MeanAverageRecall does not follow COCO: mAR@K should use top-K detections per image, not globally
Search before asking
- [x] I have searched the Supervision issues and found no similar bug report.
Bug
Describe the bug
The current implementation of MeanAverageRecall computes mAR@K by selecting the top-K predictions across all images in the dataset, rather than selecting the top-K predictions per image. According to the COCO evaluation protocol, mAR@K should be calculated by considering the top-K highest-confidence detections for each image.
Average Recall (AR): ARmax=K AR given K detections per image
This issue occurs because, in the concatenation step below, all detection results are merged together without keeping track of which image each detection came from. As a result, the subsequent selection of top-K predictions is performed globally across the entire dataset, rather than per image.
https://github.com/roboflow/supervision/blob/deb1c9c4f4b0cd678416a67c8a13f2ef8ed6878f/supervision/metrics/mean_average_recall.py#L222-L225
Proposed Solution
To address this issue, I have modified the _compute and _compute_average_recall_for_classes functions so that only the top-K detections per image are considered when calculating mAR@K, in accordance with the COCO evaluation protocol.
In both functions, instead of simply concatenating all detections, I've modified the process to first filter the statistics by confidence score before concatenating them and calculating the confusion matrix. I will submit a pull request with these changes shortly.
Environment
- Supervision 0.26.1
- OS: Ubuntu 24.04
- Python: 3.12.3
Minimal Reproducible Example
No response
Additional
No response
Are you willing to submit a PR?
- [x] Yes I'd like to help by submitting a PR!
Excellent technical analysis @stop1one! This is a critical bug that affects the validity of mAR@K evaluations for object detection models.
You're absolutely correct that the current implementation violates the COCO protocol.

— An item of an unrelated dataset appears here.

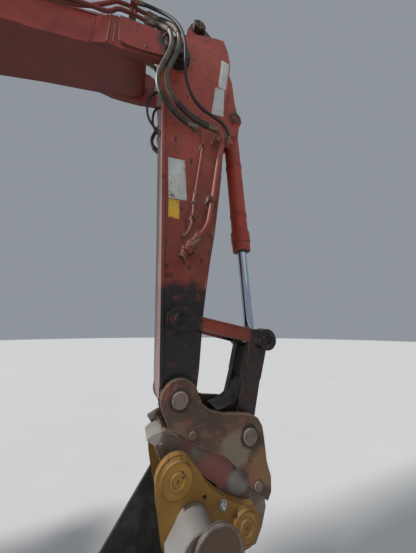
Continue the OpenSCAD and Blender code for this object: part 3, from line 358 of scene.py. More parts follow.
def add_sleeve(bm, curve, start, end, radius):
    """A spiral sleeve: shallow ridges along that part of the hose."""
    count = 2 * round((end - start) / 0.012)
    add_tube(bm, stretch(curve, start, end, count),
             [radius * (1.17 + 0.09 * (k % 2)) for k in range(count)], 20)


# The mesh in which every piece is built, one after the other
bm = bmesh.new()
for name, route, radius, rubber, first_sleeve, last_sleeve in crossing:
    curve = smooth(route, 8)
    whole = route_length(curve)
    add_tube(bm, curve, radius, 20)
    hose = make_piece(name, bm, rubber, None)
    for end, body in (("boom_end", "boom"), ("arm_end", "arm")):
        add_collar(bm, curve if body == "boom" else curve[::-1], radius)
        make_piece(f"{name}_{end}", bm, zinc, body)
    if first_sleeve:
        add_sleeve(bm, curve, *first_sleeve, radius)
        add_sleeve(bm, curve, whole - last_sleeve, whole - 0.09, radius)
        sleeve = make_piece(name + "_sleeves", bm, sleeve_weave, None, 50)
        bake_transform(sleeve)
    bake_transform(hose)
    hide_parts("joint_hoses")

# Small hoses behind the arm
# Two thin rubber hoses leave the arm's inner plate, hang behind it in open loops and go back in lower down.
LOOP_RADIUS = 0.011
OUTER_LOOP = [(-260, -100, 2785), (-335, -110, 2705), (-380, -120, 2575), (-385, -125, 2440),
              (-350, -115, 2310), (-225, -100, 2235)]
INNER_LOOP = [(-250, -50, 2640), (-300, -55, 2590), (-325, -60, 2485), (-320, -60, 2370), (-285, -55, 2300),
              (-220, -50, 2250)]
for name, points in (("loop_hose_outer", OUTER_LOOP), ("loop_hose_inner", INNER_LOOP)):
    route = beside_arm(points)
    curve = smooth(route, 10)
    add_tube(bm, curve, LOOP_RADIUS, 16)
    hose = make_piece(name, bm, black_rubber, "arm")
    for end in (curve, curve[::-1]):
        add_collar(bm, end, LOOP_RADIUS)
    nuts = make_piece(name + "_ends", bm, zinc, "arm")
    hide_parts("pilot_hoses")

# Undercarriage frame
# A welded centre frame with four box legs carries the slewing ring, and a track frame is welded to each pair
# of legs. It is plate in the machine's red-orange paint, worn, rusty and caked with mud.


def worn_edges_group():
    """Where an edge is worn through, broken up so that it isn't a drawn line."""
    bench, given, out = new_group("worn edges", [("Width", 0.008), ("Amount", 0.5)])
    place = bench.here()
    flat = bench("NewGeometry").outputs["Normal"]
    rounded = bench("Bevel", {"Radius": given["Width"]}, samples=6).outputs[0]
    same = bench("VectorMath", {0: flat, 1: rounded}, operation="DOT_PRODUCT").outputs["Value"]
    fold = bench.maths("SUBTRACT", 1, same)
    noise = bench.noise(place, 14.0, 8, 0.75)
    broken = bench.maths("MULTIPLY_ADD", bench.maths("SUBTRACT", noise, 0.60), 1.5,
                         bench.times(fold, given["Amount"]))
    bench.join(bench.times(bench.ramp(broken, 0.0, 0.1), bench.ramp(fold, 0.004, 0.03)), out)
    return bench.tree


def dirt_streaks_group():
    """Runs of grease and rain dirt that go down the machine."""
    bench, given, out = new_group("dirt streaks", [("Spacing", 0.06), ("Amount", 0.4)])
    place = bench.here()
    drawn_out = bench("Mapping", {"Vector": place, "Scale": (1, 1, 0.08)}).outputs[0]
    fine = bench.noise(drawn_out, bench.maths("DIVIDE", 1, given["Spacing"]), 5)
    wide = bench.noise(place, 1.7, 3)
    both = bench.times(bench.ramp(fine, 0.5, 0.74), bench.ramp(wide, 0.38, 0.66))
    bench.join(bench.times(both, given["Amount"]), out)
    return bench.tree


def stone_chips_group():
    """Stone chips and scrapes away from the edges."""
    bench, given, out = new_group("stone chips", [("Size", 0.03), ("Amount", 0.3)])
    place = bench.here()
    warp = bench("TexNoise", {"Vector": place, "Scale": 60.0, "Detail": 4}).outputs["Color"]
    moved = bench("VectorMath", {0: warp, "Scale": 0.03}, operation="SCALE").outputs[0]
    spot = bench("VectorMath", {0: place, 1: moved}, operation="ADD").outputs[0]
    cells = bench("TexVoronoi", {"Vector": spot, "Scale": bench.maths("DIVIDE", 1, given["Size"])})
    chance = bench("SeparateColor", {0: cells.outputs["Color"]}).outputs[0]
    chosen = bench.maths("LESS_THAN", chance, bench.times(given["Amount"], 0.2))
    round_spot = bench.maths("LESS_THAN", cells.outputs["Distance"], bench.times(chance, 1.6))
    bench.join(bench.times(chosen, round_spot), out)
    return bench.tree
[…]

The key issue is indeed in the concatenation step where np.concatenate(*stats, 0) merges detections globally rather than maintaining per-image boundaries for top-K selection.
Technical Impact:
- Bias toward high-density images: Images with many detections dominate the global top-K selection
- Inconsistent with COCO benchmarks: Results won't match official COCO evaluation tools
- Affects model comparison: Different models may show artificially different mAR@K scores
Validation Approach: To verify the fix in PR #1967, I'd suggest:
- Comparing results with official COCO evaluation tools (pycocotools)
- Testing with datasets having varied detection densities per image
- Checking that mAR@100 ≥ mAR@10 (mathematical property that should hold)
This is exactly the kind of subtle but important bug that can slip through - the global top-K selection might even give "reasonable looking" results while being fundamentally incorrect.
Thanks for the detailed analysis and the fix! Looking forward to reviewing PR #1967.
Best regards,
Gabriel
I would like to solve the issue for hacktoberfest
@aviralgarg05 Thanks for your interest. But I’ve already opened PR #1967 which resolves this issue, so it’s currently being reviewed.